Go to Langer’s–NOW

Anytime I’m alerted that a favorite restaurant may close, I panic.  Such is the case with Langer’s Delicatessen in Los Angeles at Seventh and Alvarado. 

Langer’s has the best tasting pastrami of all the remaining Jewish delicatessens in the Los Angeles area (and there aren’t many left).  Too bad it has the worst location.

It has been around for 77 years.  Norm Langer, the son of Al who built the business, has been around for 79 years.  For decades the area around MacArthur Park has been unsafe, but in more recent years even more so with open drug use on the surrounding streets.

Norm has been after City Hall to do something to clean up the neighborhood; otherwise, he may have to close the restaurant.  But it was L.A. Times columnist Steve Lopez who wrote a story about it, which then went viral on local TV newscasts, to attract sufficient attention.

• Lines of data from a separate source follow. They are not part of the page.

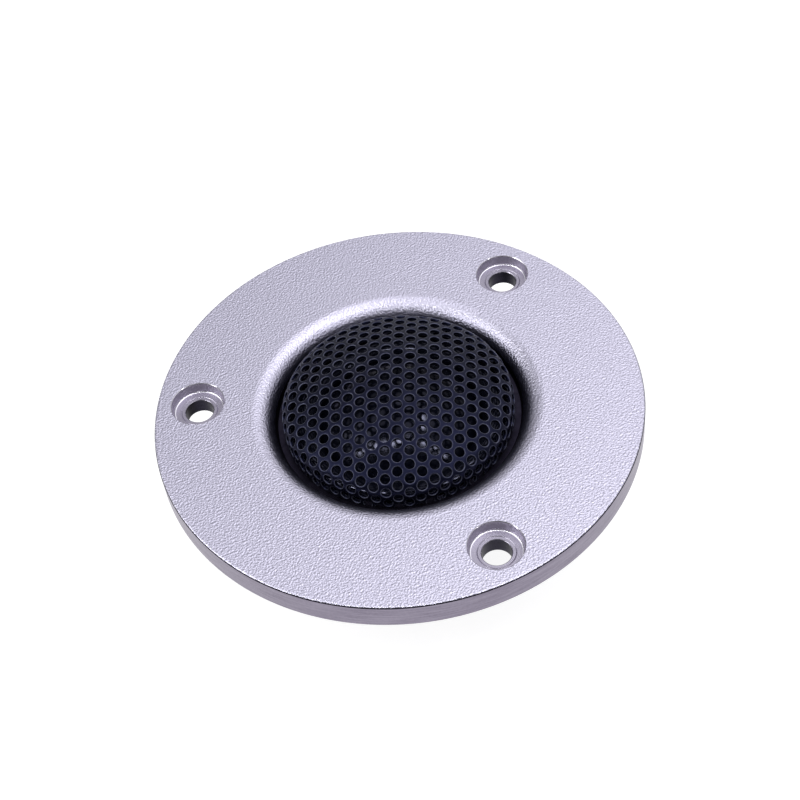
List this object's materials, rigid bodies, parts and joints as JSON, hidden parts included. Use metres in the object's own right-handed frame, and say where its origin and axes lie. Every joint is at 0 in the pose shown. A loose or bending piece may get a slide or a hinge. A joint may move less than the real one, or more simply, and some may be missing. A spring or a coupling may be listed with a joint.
{
  "type": "car tweeter",
  "caption": "Flush-mount car tweeter: round metal flange with counterbored screw holes, domed perforated grille, soft dome on a voice coil and a closed rear chamber.",
  "frame": {"origin": "centre of the flange's rear face, which lies against the panel", "axes": "+Z is the way the sound goes, along the tweeter's axis; one mounting hole lies on -Y, the others at 30 and 150 degrees from +X"},
  "size_m": [0.076, 0.076, 0.0276],
  "materials": {
    "face_plate": "die-cast aluminium, fine blasted, clear silver lacquer",
    "grille": "punched and drawn steel sheet, black semi-gloss powder coat",
    "gasket": "closed-cell foam, black",
    "diaphragm_carrier": "moulded ABS ring, black",
    "chassis_ring": "moulded glass-filled nylon, black",
    "yoke_cup": "turned low-carbon steel, zinc plated",
    "magnet": "sintered neodymium ring, nickel plated",
    "pole_plate": "turned low-carbon steel, zinc plated",
    "copper_cap": "pressed copper cap, bare",
    "dome_felt": "pressed wool felt, grey",
    "vent_plug": "pressed wool felt, grey",
    "chamber_wool": "bonded wadding, off-white",
    "rear_can": "turned aluminium, satin grey anodised",
    "can_seal": "rubber ring, black",
    "terminal_board": "paper phenolic laminate, brown",
    "tab_positive": "stamped brass blade, tin flashed",
    "tab_negative": "stamped brass blade, tin flashed",
    "terminal_rivets": "brass rivets",
    "board_screw": "machine screw, zinc plated",
    "assembly_screws": "machine screws, black zinc plated",
    "assembly_washers": "flat washers, zinc plated",
    "solder_joints": "tin solder, bright",
    "surround": "coated silk, black, glossy",
    "lead_wires": "copper tinsel wire, lacquered",
    "dome": "coated silk, black, glossy",
    "coil_former": "thin aluminium foil former",
    "coil_winding": "enamelled copper wire, wound"
  },
  "bodies": {
    "root": {"face_plate": "face_plate", "grille": "grille", "gasket": "gasket", "diaphragm_carrier": "diaphragm_carrier", "chassis_ring": "chassis_ring", "yoke_cup": "yoke_cup", "magnet": "magnet", "pole_plate": "pole_plate", "copper_cap": "copper_cap", "dome_felt": "dome_felt", "vent_plug": "vent_plug", "chamber_wool": "chamber_wool", "rear_can": "rear_can", "can_seal": "can_seal", "terminal_board": "terminal_board", "tab_positive": "tab_positive", "tab_negative": "tab_negative", "terminal_rivets": "terminal_rivets", "board_screw": "board_screw", "assembly_screws": "assembly_screws", "assembly_washers": "assembly_washers", "solder_joints": "solder_joints", "surround": "surround", "lead_wires": "lead_wires"},
    "diaphragm": {"dome": "dome", "coil_former": "coil_former", "coil_winding": "coil_winding"}
  },
  "joints": [
    {"name": "voice_coil_travel", "type": "slide", "parent": "root", "child": "diaphragm", "axis": [0, 0, 1], "range_m": [-0.0004, 0.0004], "stiffness_N_per_m": 200, "deforming": ["surround", "lead_wires"]}
  ]
}
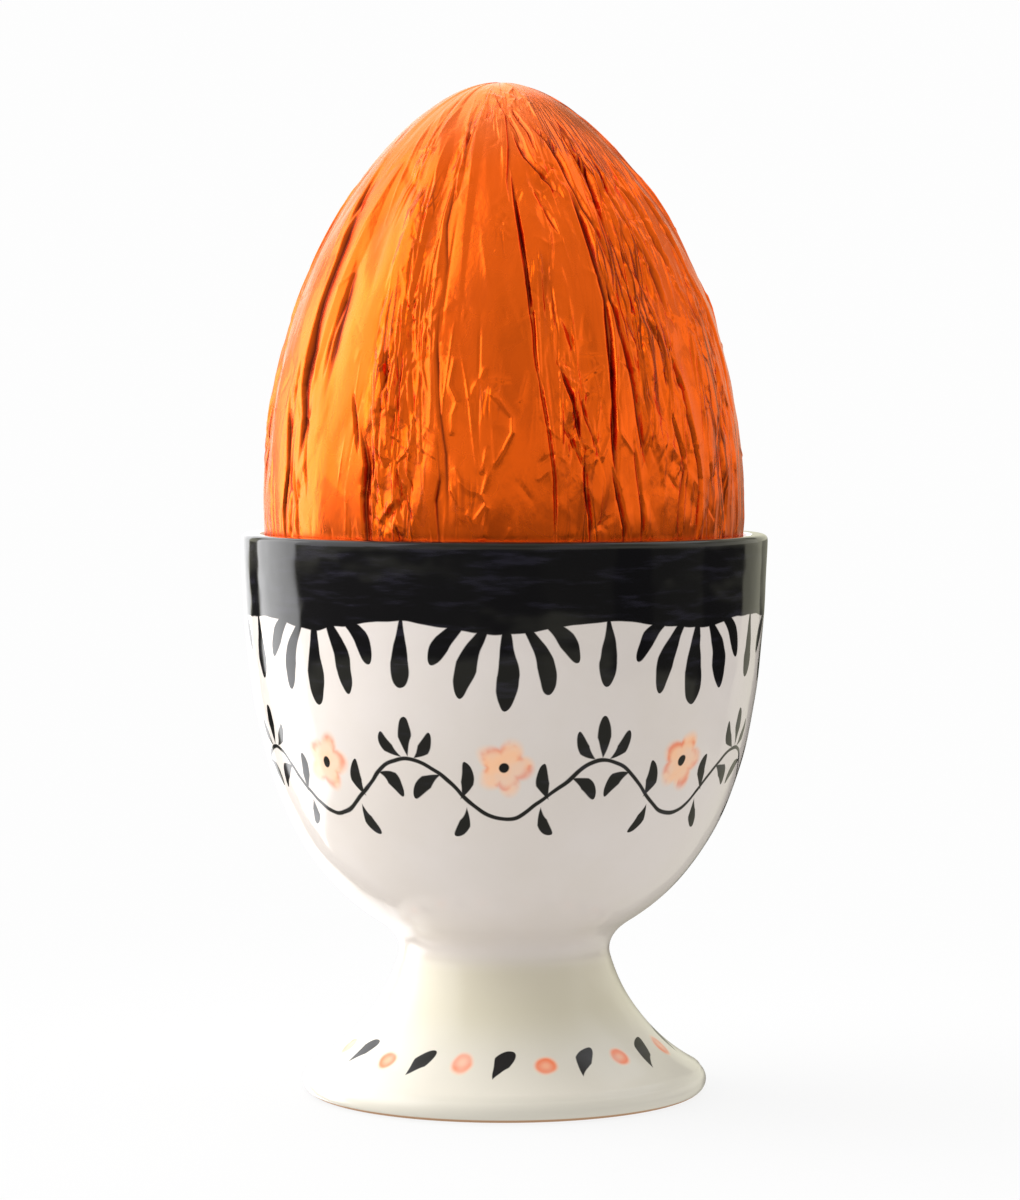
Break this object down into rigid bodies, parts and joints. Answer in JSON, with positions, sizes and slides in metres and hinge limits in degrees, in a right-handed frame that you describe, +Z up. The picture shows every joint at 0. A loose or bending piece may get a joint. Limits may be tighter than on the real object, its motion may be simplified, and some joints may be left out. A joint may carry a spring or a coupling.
{
  "type": "foil-wrapped chocolate egg in an egg cup",
  "caption": "Chocolate egg wrapped in pleated orange foil, standing point up in a footed, glazed ceramic egg cup.",
  "frame": {"origin": "middle of the surface the cup's foot stands on, on the cup's axis", "axes": "+Z up along the cup's axis, towards the egg's tip; -Y is the front"},
  "size_m": [0.0526, 0.0526, 0.1008],
  "materials": {
    "orange_foil": "orange lacquered aluminium foil, pleated and finely creased, half gloss",
    "glazed_cup": "glossy ivory glaze, hand-painted with a black band and leaves, a vine of peach blossoms and a ring of leaves and dots round the foot"
  },
  "bodies": {
    "root": {"egg_cup": "glazed_cup", "foil_egg": "orange_foil"}
  },
  "joints": []
}
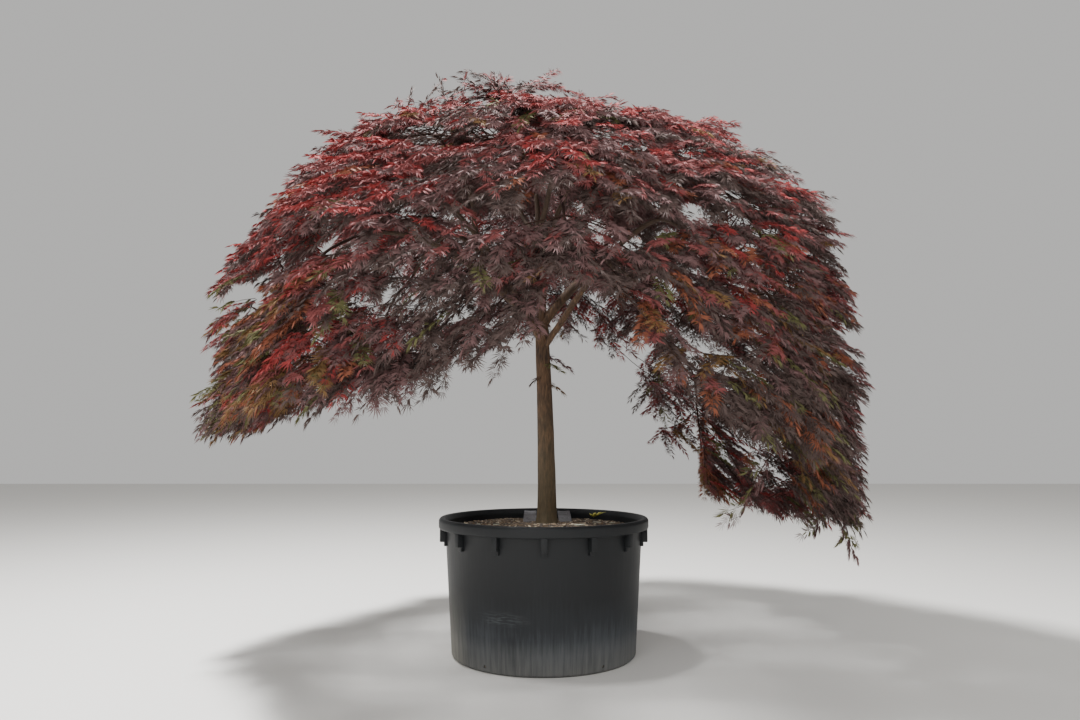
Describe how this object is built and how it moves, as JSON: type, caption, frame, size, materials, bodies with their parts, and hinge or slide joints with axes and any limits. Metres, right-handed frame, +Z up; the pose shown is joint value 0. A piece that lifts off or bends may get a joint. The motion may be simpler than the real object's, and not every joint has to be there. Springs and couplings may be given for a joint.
{
  "type": "potted japanese maple",
  "caption": "Weeping cutleaf Japanese maple: an umbrella crown of fine drooping red foliage on a short bare trunk, in a round black nursery container filled with soil",
  "frame": {"origin": "centre of the container's flat underside, on the ground", "axes": "+Z points up along the trunk, -Y points to the viewer of the picture, and +X to that viewer's right, where the longest curtain of foliage hangs"},
  "size_m": [4.0719, 3.6685, 3.476],
  "materials": {
    "pot": "weathered black",
    "soil": "damp bark mulch",
    "boards": "weathered grey",
    "bark": "fissured bark",
    "foliage": "matte leaves"
  },
  "bodies": {
    "root": {"pot": "pot", "soil": "soil", "board_left": "boards", "board_right": "boards", "trunk": "bark", "leader": "bark", "bough_right": "bark", "bough_left": "bark", "bough_back": "bark", "bough_front_left": "bark", "bough_front_right": "bark", "bough_back_right": "bark", "bough_back_left": "bark", "bough_front": "bark", "arch_right": "bark", "arch_back_right": "bark", "arch_back": "bark", "arch_back_left": "bark", "arch_left": "bark", "arch_front_left": "bark", "arch_front": "bark", "arch_front_right": "bark", "riser_top_right": "bark", "riser_top_back": "bark", "riser_top_left": "bark", "riser_top_front": "bark", "top_tuft": "foliage", "top_right": "foliage", "top_back": "foliage", "top_left": "foliage", "top_front": "foliage", "shoulder_right": "foliage", "curtain_right": "foliage", "shoulder_back_right": "foliage", "curtain_back_right": "foliage", "shoulder_back": "foliage", "curtain_back": "foliage", "shoulder_back_left": "foliage", "curtain_back_left": "foliage", "shoulder_left": "foliage", "curtain_left": "foliage", "shoulder_front_left": "foliage", "curtain_front_left": "foliage", "shoulder_front": "foliage", "curtain_front": "foliage", "shoulder_front_right": "foliage", "curtain_front_right": "foliage"}
  },
  "joints": []
}
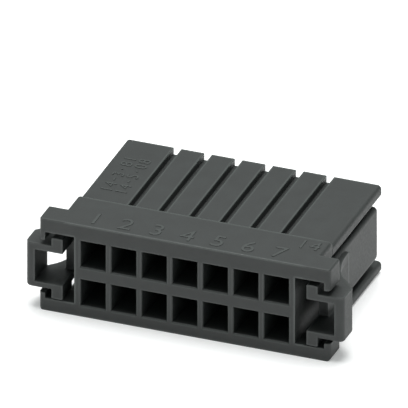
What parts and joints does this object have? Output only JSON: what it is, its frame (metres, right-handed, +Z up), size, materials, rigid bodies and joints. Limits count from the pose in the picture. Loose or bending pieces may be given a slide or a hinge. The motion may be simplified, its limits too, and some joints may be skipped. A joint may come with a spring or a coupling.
{
  "type": "pcb plug connector",
  "caption": "Black moulded plug housing with two rows of cavities for crimped wires, a ribbed rear body and a flexing latch with a push button at each end.",
  "frame": {"origin": "middle of the footprint, on the underside", "axes": "+X along the rows of cavities, +Y from the wire side towards the mating side, +Z up"},
  "size_m": [0.0396, 0.0226, 0.0121],
  "materials": {
    "housing_plastic": "moulded black glass-filled polyester, fine satin surface"
  },
  "bodies": {
    "root": {"housing": "housing_plastic"}
  },
  "joints": []
}
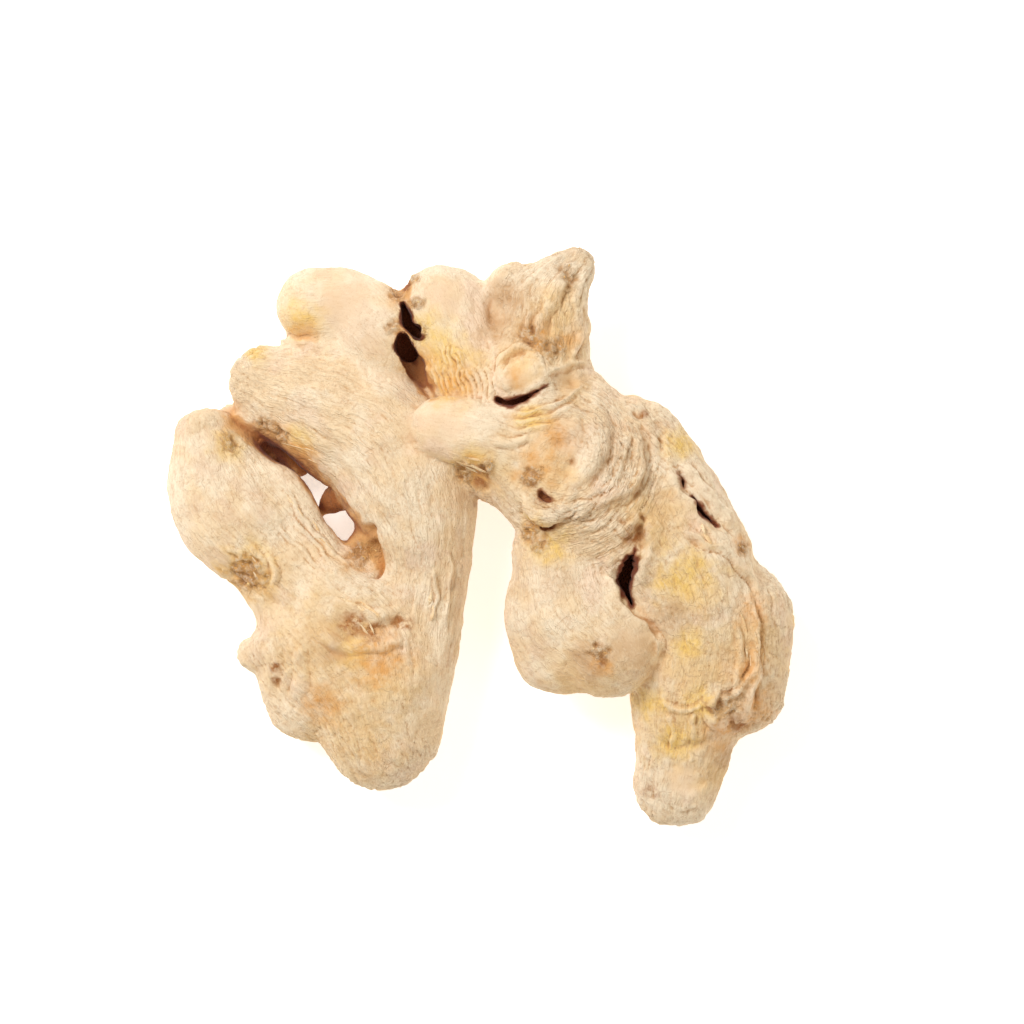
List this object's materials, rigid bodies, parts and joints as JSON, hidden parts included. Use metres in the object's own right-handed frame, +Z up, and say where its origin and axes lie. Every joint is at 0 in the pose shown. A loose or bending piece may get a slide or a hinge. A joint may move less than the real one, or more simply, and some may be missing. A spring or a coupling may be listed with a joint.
{
  "type": "dried ginger root",
  "caption": "Whole peeled and dried ginger root: a flat forked rhizome of knobbly lobes, buds and a long finger, lying on its side.",
  "frame": {"origin": "middle of the root's outline seen from above, on the surface it rests on", "axes": "+X along its longest reach, from the left lobe to the outer lobe; +Y towards the knobs and the peak, away from the long finger; +Z up from the surface"},
  "size_m": [0.1374, 0.1265, 0.0308],
  "materials": {
    "rhizome": "matt, dry and fibrous, cream to peach with yellow and orange-brown patches"
  },
  "bodies": {
    "root": {"rhizome": "rhizome"}
  },
  "joints": []
}
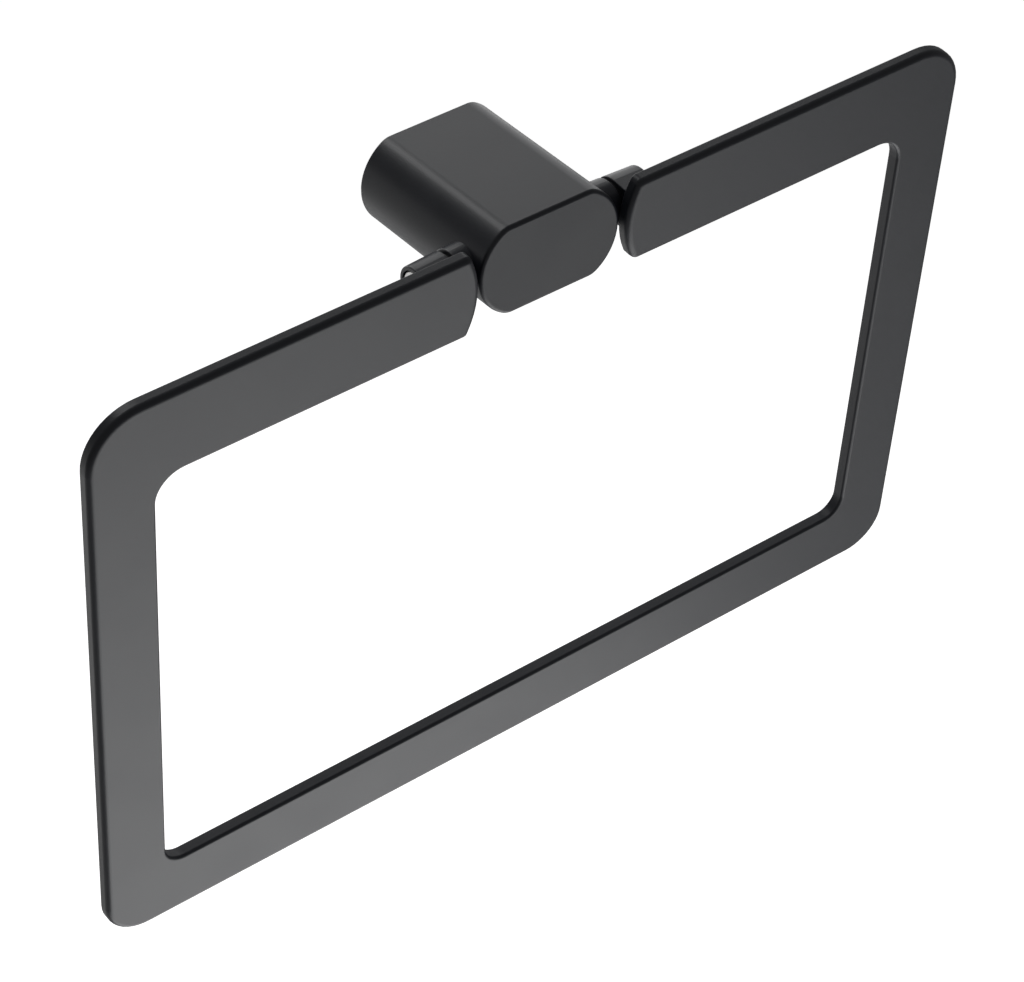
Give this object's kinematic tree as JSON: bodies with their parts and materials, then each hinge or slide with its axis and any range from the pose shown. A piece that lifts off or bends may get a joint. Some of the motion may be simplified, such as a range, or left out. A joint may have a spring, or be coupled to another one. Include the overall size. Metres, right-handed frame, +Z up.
{
  "type": "towel ring",
  "caption": "Black rectangular towel ring of flat plate, hung on side pivots from a short oblong wall post that hides its wall plate.",
  "frame": {"origin": "centre of the post's wall face, where the wall plate bears on the wall", "axes": "+X to the right seen from the front, along the pivot line and the ring's width; +Y into the wall; +Z up"},
  "size_m": [0.25, 0.0495, 0.1719],
  "materials": {
    "black_coat": "matt",
    "bright_steel": "polished",
    "bush_nylon": "matt",
    "plate_steel": "satin",
    "dark_steel": "satin"
  },
  "bodies": {
    "post": {"post": "black_coat", "wall_plate": "plate_steel", "lock_screw": "dark_steel", "left_pivot_screw": "bright_steel", "right_pivot_screw": "bright_steel"},
    "ring": {"ring_frame": "black_coat", "left_pivot_bush": "bush_nylon", "right_pivot_bush": "bush_nylon"}
  },
  "joints": [
    {"name": "ring_swing", "type": "hinge", "parent": "post", "child": "ring", "pos_m": [0, -0.0387, 0], "axis": [1, 0, 0], "range_deg": [-196, 10]}
  ]
}
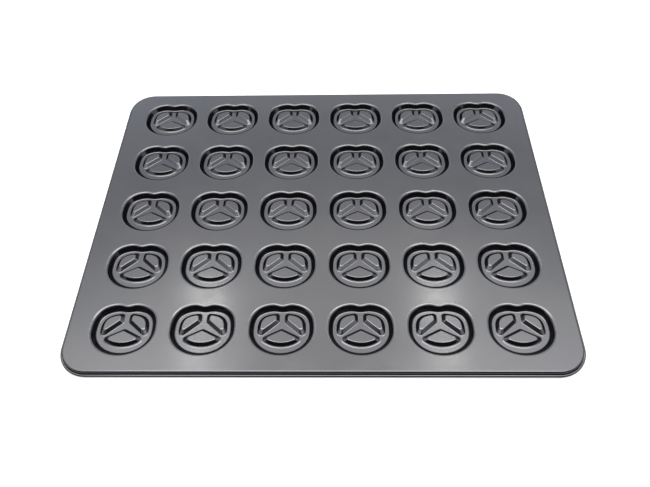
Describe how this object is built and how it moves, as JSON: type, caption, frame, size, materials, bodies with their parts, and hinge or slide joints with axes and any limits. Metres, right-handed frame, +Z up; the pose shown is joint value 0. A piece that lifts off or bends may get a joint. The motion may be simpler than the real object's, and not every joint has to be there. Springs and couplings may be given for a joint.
{
  "type": "pretzel baking tray",
  "caption": "Rectangular coated steel baking tray with a grid of shallow pretzel-shaped cavities and a flanged rim curled round a stiffening wire.",
  "frame": {"origin": "centre of the tray's outline, on the plane that the undersides of the cavities rest on", "axes": "+X to the right along the long side, +Y to the back along the short side, +Z up out of the cavities"},
  "size_m": [0.5, 0.4, 0.0068],
  "materials": {
    "non_stick_coating": "semi-gloss dark grey non-stick coating",
    "wire_steel": "plain drawn steel"
  },
  "bodies": {
    "root": {"tray_sheet": "non_stick_coating", "rim_wire": "wire_steel"}
  },
  "joints": []
}
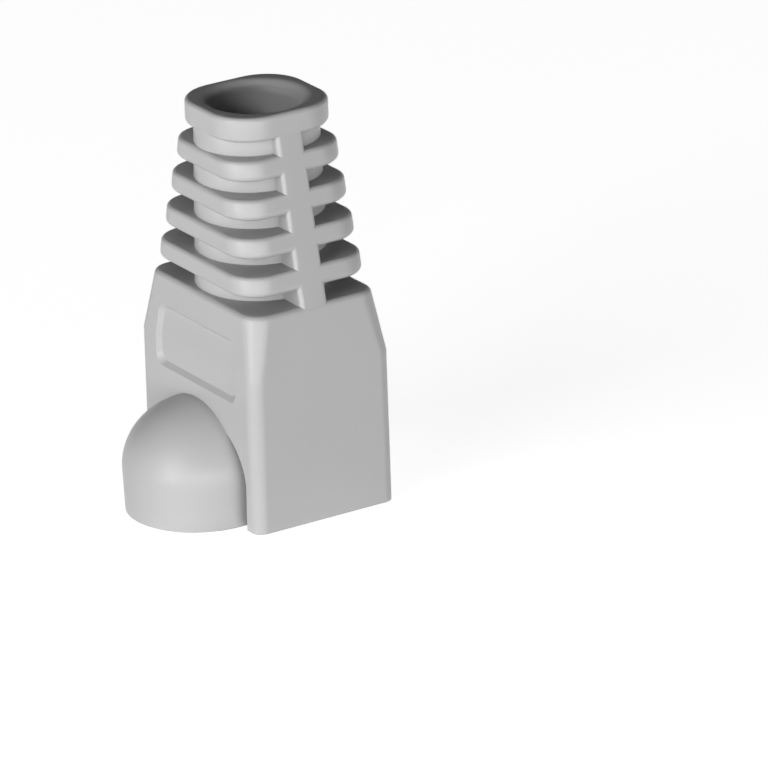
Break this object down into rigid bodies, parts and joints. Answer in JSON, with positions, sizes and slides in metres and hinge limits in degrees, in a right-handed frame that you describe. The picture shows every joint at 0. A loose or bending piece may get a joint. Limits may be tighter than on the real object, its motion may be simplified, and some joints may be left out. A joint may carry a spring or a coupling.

I had to go to Langer’s immediately before anything happened to the restaurant . . . or to Norm.

When I entered Langer’s yesterday, there standing near the counter was Norm himself.  I walked up to him, shook his hand and asked him if the City had responded to the swell of media coverage the past few days. 

“Yesterday, I met with the Mayor for an hour,” he said, somewhat confident that action may finally be taken.  I also inquired if there were any Langer offspring who could continue . . ., but before I could finish my question, he interrupted demonstratively, “No, I’m it,” clearly a question he is tired of answering.

Lopez wrote a follow-up about Mayor Karen Bass’s meeting with Norm at Langer’s.  One thing each discovered about the other:  they both attended the same junior and senior high schools.  Bass promised to turn things around (hopefully before the 2028 Olympics).

The possibility of losing Langer’s would put another nail into the Jewish Deli coffin.  The documentary “Deli Man” (2014) deftly explains why delicatessens are on the restaurant endangered list:  people’s diets have changed, and deli meats are more expensive than a fast food lunch.

Besides Langers, Brent’s in Northridge and Westlake Village, Art’s in Studio City and Nate ’n’ Al’s in Beverly Hills are the remaining deli’s in the L.A. area that are still good.

After eating my pastrami on rye with cole slaw and pickles followed by a chocolate egg cream, I was pleasantly surprised at the long line of customers on Seventh Street at 12:45 waiting for a table.

Now, if we could only clone Norm so that a Langer can continue the deli for another 77 years.